IN THE HIGH COURT OF NAMIBIA

In the matter between

TOTAL NAMIBIA (PTY) LTD PLAINTIFF

and

RUBEN VAN DER MERWE t/a AMPIES MOTORS DEFENDANT

CORAM: STRYDOM, J.P.


Heard on: 1998.09.15

Delivered on: 1998.09.29



JUDGMENT:

STRYDOM, J.P.: The plaintiff sued the defendant for payment of an amount of N$42 313,20 in respect of goods sold and delivered as well as interest and costs. Defendant filed a notice to defend. After the plaintiff had filed its declaration the defendant took exception on the basis that no cause of action was made out against him.

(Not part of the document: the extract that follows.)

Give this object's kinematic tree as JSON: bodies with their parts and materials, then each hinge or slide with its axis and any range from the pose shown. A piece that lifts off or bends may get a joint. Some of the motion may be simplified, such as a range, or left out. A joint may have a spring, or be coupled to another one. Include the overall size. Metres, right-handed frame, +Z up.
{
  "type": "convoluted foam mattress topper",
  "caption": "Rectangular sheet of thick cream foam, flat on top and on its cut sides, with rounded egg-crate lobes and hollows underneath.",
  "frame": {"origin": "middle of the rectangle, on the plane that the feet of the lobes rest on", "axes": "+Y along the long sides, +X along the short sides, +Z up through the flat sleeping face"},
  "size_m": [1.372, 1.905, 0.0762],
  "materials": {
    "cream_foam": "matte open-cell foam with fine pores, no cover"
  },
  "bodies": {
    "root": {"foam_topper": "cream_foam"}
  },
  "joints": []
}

The exception filed by the defendant reads as follows:

"Defendant excepts to plaintiffs combined summons and particulars of claim because it does not disclose a cause of action against the defendant on the grounds that:

  1. Plaintiff claims payment of the respective amounts of N$23 926,10, N$4 818,15 and N$ 13,569,04 pursuant to a written "Sale Agreement" dated 27 November 1995 annexed to its declaration.

  2. Ex facie the "Sale Agreement" relied upon by Plaintiff it appears that the defendant signed the said agreement as a member of a partnership and not in his personal capacity.

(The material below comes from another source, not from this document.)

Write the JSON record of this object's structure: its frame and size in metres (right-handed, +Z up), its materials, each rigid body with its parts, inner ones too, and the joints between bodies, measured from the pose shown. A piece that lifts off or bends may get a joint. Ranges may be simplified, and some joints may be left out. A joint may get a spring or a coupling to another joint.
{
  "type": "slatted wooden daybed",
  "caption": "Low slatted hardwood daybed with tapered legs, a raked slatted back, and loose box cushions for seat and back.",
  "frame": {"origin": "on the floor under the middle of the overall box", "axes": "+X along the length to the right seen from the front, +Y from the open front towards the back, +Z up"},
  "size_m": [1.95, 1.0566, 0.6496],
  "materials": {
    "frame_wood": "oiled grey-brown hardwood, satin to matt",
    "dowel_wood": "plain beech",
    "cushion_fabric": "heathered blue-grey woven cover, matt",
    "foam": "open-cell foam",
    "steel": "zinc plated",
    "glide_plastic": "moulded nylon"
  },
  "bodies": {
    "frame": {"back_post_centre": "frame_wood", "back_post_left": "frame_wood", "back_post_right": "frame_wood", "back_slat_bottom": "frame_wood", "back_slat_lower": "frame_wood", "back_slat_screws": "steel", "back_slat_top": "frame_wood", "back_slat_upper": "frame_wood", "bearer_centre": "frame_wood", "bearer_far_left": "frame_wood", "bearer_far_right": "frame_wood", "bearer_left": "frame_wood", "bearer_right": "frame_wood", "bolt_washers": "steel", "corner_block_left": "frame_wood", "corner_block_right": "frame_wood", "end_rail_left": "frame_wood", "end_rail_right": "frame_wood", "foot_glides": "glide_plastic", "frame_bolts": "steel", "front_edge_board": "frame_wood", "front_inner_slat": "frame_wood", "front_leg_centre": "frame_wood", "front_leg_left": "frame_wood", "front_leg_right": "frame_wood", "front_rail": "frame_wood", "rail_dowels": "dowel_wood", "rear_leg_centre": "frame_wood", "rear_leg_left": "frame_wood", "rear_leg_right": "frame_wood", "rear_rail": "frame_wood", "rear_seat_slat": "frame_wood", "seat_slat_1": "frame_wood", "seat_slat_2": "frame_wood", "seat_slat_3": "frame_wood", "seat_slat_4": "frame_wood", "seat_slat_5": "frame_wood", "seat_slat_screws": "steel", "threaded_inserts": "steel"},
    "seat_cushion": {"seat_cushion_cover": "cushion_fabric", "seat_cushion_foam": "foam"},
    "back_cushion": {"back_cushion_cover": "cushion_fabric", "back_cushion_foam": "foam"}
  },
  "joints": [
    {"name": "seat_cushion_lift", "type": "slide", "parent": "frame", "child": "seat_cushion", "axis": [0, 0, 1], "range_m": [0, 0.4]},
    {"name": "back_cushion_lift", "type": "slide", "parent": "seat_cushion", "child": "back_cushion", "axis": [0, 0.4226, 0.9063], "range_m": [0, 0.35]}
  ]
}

  3. Defendant is in the circumstances non-suited as a party."



The Sales Agreement on which the plaintiff relies, and which was attached to its declaration, is clearly an agreement entered into by the plaintiff and a partnership consisting of defendant and his son, Ruben van der Merwe jnr. This is stated in the heading of the agreement which was then signed by both van der Merwes.



In plaintiffs summons the defendant is cited as "Ruben van der Merwe t/a Ampies Motors a major male whose full and further particulars are unknown to the Plaintiff trading as Ampies Motors Erf 162, Main Street, Koes, Republic of Namibia." This description was repeated in the plaintiffs declaration where, in the end, relief was claimed against the defendant so cited.



It was correctly conceded by Mr Mouton, for the plaintiff, that in the summons and the declaration an individual, namely Ruben van der Merwe, was cited and not a partnership. In this regard Ms van Niekerk, for the defendant, correctly pointed out that during the existence of a partnership a creditor must sue the partnership for a debt contracted by the partnership and not the individual partners. Once the partnership is dissolved action for the full debt may then be instituted against anyone or more of the partners. See Vrystaatse Lewendehawe Ko-operasie Bpk v van Jaarsveld en Andere, 1970(4) SA 292 (NC), Standard Bank of South Africa v Lombard 1977 (2) SA 808 (WLD) and Lee v Maraisdrif (Edms) Bpk, 1976 (2) SA 536(A) and Herbst en 'n Ander v Solo Boumateriaal en 'n Ander, 1993 (1) SA 397 (T).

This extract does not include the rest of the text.